Sony Pictures Entertainment has canceled theatrical screenings “The Interview” after threats of violence following a catastrophic computer attack, the company said in a statement.
“Sony Pictures has been the victim of an unprecedented criminal assault against our employees, our customers, and our business. Those who attacked us stole our intellectual property, private emails, and sensitive and proprietary material, and sought to destroy our spirit and our morale — all apparently to thwart the release of a movie they did not like,” the studio said.
The move follows a decision by the nation’s largest theater owners not to screen the film.

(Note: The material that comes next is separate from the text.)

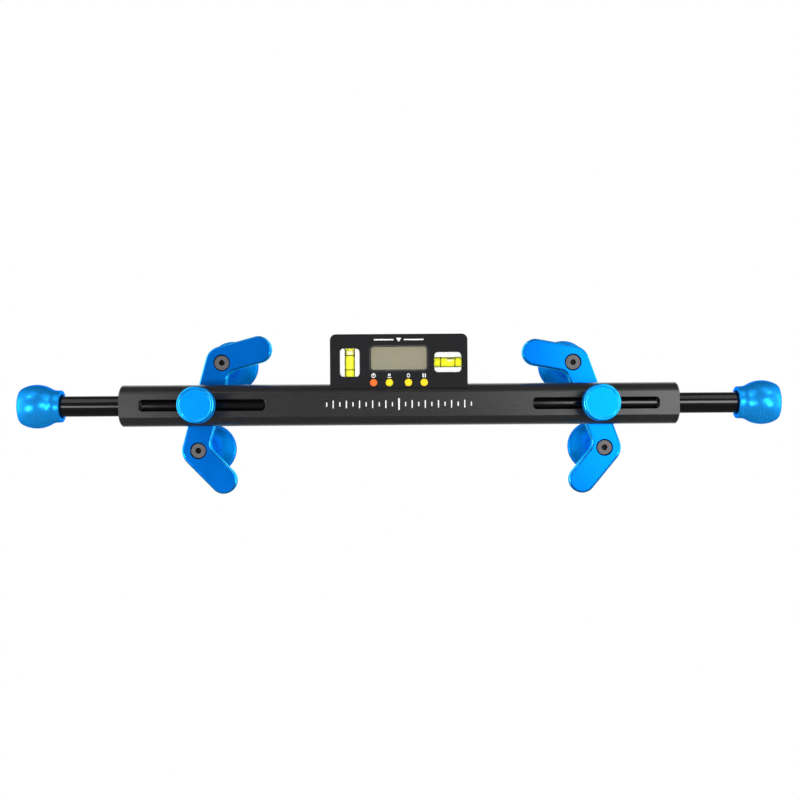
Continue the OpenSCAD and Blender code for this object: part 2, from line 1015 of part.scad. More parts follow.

Regal Entertainment Group, AMC Entertainment Holdings Cinemark and Carmike Cinemas have chosen not to show the Seth Rogen/James Franco comedy, which was originally scheduled to debut on Christmas Day, out of concern for the safety of its patrons and employees, a source said. New York’s Landmark cinemas canceled the local premiere of “The Interview,” scheduled for Thursday.
A hacking group that claimed responsibility for the studio’s crippling computer breach threatened violence against theaters screening the film. The film depicts an assassination plot against North Korean leader Kim Jong-un.
The latest move spotlights the widening economic impact of the hack attack. The four major movie chains altogether control over 18,000 screens in the U.S. Postponing “The Interview,” which reportedly cost $44 million, will certainly hurt Sony’s sales for the year. The holiday movie season accounts for roughly 20 percent of Hollywood’s total year box office, according to research firm Rentrak.
Sony is now considering releasing it via cable or satellite services as a video-on-demand play, according to Variety.
The U.S. Department of Homeland security said there’s no “credible intelligence” to indicate a plot against movie theaters within the United States. Still, the threat of violence posed a serious problem for theater owners who were balancing the desire to support the film against safety concerns for their patrons. Caution won out — for now.
In a statement, Regal said, “Due to the wavering support of the film ‘The Interview’ by Sony Pictures, as well as the ambiguous nature of any real or perceived security threats, Regal Entertainment Group has decided to delay the opening of the film in our theatres.” AMC, Cinemark and Carmike did not respond to requests for comment.
Meanwhile, some major Hollywood studios are maneuvering behind the scenes to elbow the R-rated comedy out of theaters, according to people familiar with the situation. Memories of the 2012 shooting in Aurora, Colo., at a late-night screening of Batman film “The Dark Knight Rises” still haunts Hollywood.
The exhibitor’s trade organization, the National Association of Theatre Owners, issued a statement Wednesday indicating that exhibitors were likely to postpone bringing the film to theaters.
“We look forward to the time when the responsible criminals are apprehended,” NATO said in its statement. “Until that happens, individual cinema operators may decide to delay exhibition of the movie so that our guests may enjoy a safe holiday movie season experiencing the many other exciting films we have to offer.”
Updated with Sony decision to cancel the film.